Ich habe vor knapp einer Woche einen Hintergrundbericht über die aktuelle Situation in Syrien veröffentlicht. Nun ist es interessant, dies auch mit Bildern zu ergänzen. Man kann das für russische Propaganda halten, aber nichts desto trotz ist die Sicht der anderen Seite sehr interessant, denn wenn man sich ein Bild machen will, muss man immer beide Seiten anhören.
Mit der Übersetzung des Berichtes des russischen Fernsehens vor Augen, dürfte die kurze russische Reportage auch ohne Russischkenntnisse verständlich sein. Daher habe ich den Bericht des russischen Fernsehens übersetzt.
Beginn der Übersetzung:
Eines der Hauptthemen der Gespräche zwischen Wladimir Putin und Recep Erdogan wird die Lage in der syrischen Provinz Idlib sein. Die syrischen Behörden haben mit dem Wiederaufbau der Infrastruktur der Stadt Chan Scheichun begonnen. Diese Stadt im Süden der Provinz wurde fünf Jahre lang von militanten Islamisten kontrolliert. Sie wurde erst letzte Woche befreit. Unser Korrespondent war einer der ersten ausländischen Journalisten, die die befreite Stadt besucht haben.
Zum ersten Mal seit vielen Jahren weht eine syrische Flagge über Chan Scheichun. Lange Zeit galt diese Stadt als terroristischer Außenposten in der südlichen Provinz Idlib. Die Positionen hier wurden von der Terrorgruppe „Jebhat al-Nusra“, die sich später „Hayat Tahrir al-Sham“ nannte, ungewöhnlich stark befestigt. Nun hat das offizielle Damaskus die Kontrolle über diese strategisch wichtige Siedlung zurückgewonnen.
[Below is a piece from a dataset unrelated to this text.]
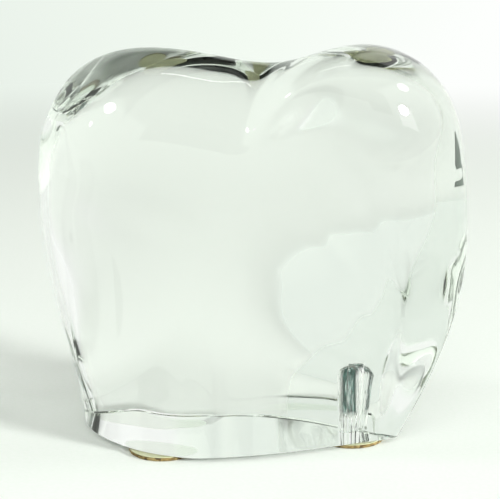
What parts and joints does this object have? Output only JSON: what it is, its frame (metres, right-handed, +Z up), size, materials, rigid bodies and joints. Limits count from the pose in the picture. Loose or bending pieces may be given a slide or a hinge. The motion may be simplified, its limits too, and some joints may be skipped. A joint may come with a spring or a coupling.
{
  "type": "crystal elephant figurine",
  "caption": "Smooth clear crystal elephant paperweight with a rounded back, domed head, tapering trunk and a flat ground base on small cork discs.",
  "frame": {"origin": "centre of the overall box at its underside, which is the plane that the cork discs stand on", "axes": "+X towards the head and trunk, +Y to the animal's left across the thickness, +Z up"},
  "size_m": [0.1183, 0.0588, 0.1082],
  "materials": {
    "crystal": "clear lead crystal, fire polished, base ground flat and polished",
    "cork": "fine agglomerated cork sheet, die cut, bare",
    "adhesive": "pale double-sided adhesive film"
  },
  "bodies": {
    "root": {"crystal_body": "crystal", "cork_pad_rear_right": "cork", "cork_pad_rear_left": "cork", "cork_pad_front": "cork", "adhesive_film_rear_right": "adhesive", "adhesive_film_rear_left": "adhesive", "adhesive_film_front": "adhesive"}
  },
  "joints": []
}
Was jetzt in Chan Scheichun geschieht, konnten ausländische Journalisten zum ersten Mal mit eigenen Augen sehen. Militärkorrespondenten aus Italien, Bulgarien und Griechenland kamen hierher, um zu verstehen, was wirklich in Syrien geschieht und ob das tatsächliche Bild dem entspricht, was westliche Medien berichten.
Der italienische Journalist Gian Micalessin gibt zu, dass er schockiert ist über das, was die Terroristen mit syrischen Städten getan haben. Und die Geschichten der einfachen Menschen haben ihn im Herzen berührt.
„Chan Scheichun war lange eine Zitadelle verschiedener Terrororganisationen. 2.500 Kämpfer aus dem Ausland waren hier versammelt. Zum Beispiel hat Al-Kaida lokale Gruppen hier mit eigenen Kämpfern verstärkt. Das Gebiet von den Terroristen zu befreien, sie aus dem Gebiet zu verjagen, ist eine sehr wichtige Aufgabe“ sagt Gian Micalessin.
Nachdem die Militanten erklärt hatten, sich nicht an die Waffenruhe zu halten und weiterhin Städte in den Provinzen Hama und Latakia beschossen haben, sowie mehrere erfolglose Angriffe auf den russischen Luftwaffenstützpunkt Hmeimim versuchten, ging die syrische Armee in die Offensive. Chan Scheichun, das seit 2014 das Zentrum extremistischer Banden war, wurde zum Ziel Nummer eins.
Die Autobahn M5 verbindet Aleppo und Damaskus. Zu ihr konnten Regierungseinheiten am 19. August nördlich von Chan Scheichun durchbrechen. So schnitt die syrische Armee die Versorgungslinien für die Militanten ab und versperrte auch den Weg zum Rückzug. Danach war das Schicksal der Stadt und der Militanten, die nun eingekesselt waren, besiegelt.
Die Operation zur Befreiung Chan Scheichuns wurde der Brigade von General Suheiel anvertraut, seiner Eliteeinheit „Tiger“. Als die Einheiten am 22. August in die Stadt eindrangen, trafen sie nicht auf Widerstand. Die Militanten waren vorher geflohen und übergaben die Stadt kampflos. So gelang es nicht nur, Chan Scheichun von den Terroristen zurückzuerobern, sondern auch weitere Zerstörungen in der Stadt zu vermeiden, weil es zu keinen Kämpfen in der Stadt gekommen ist. Daher konnte in der Stadt das friedliche Leben beginnen und mit der Reparatur der Infrastruktur begonnen werden. Das russische Militär unterstützt die Arbeiten.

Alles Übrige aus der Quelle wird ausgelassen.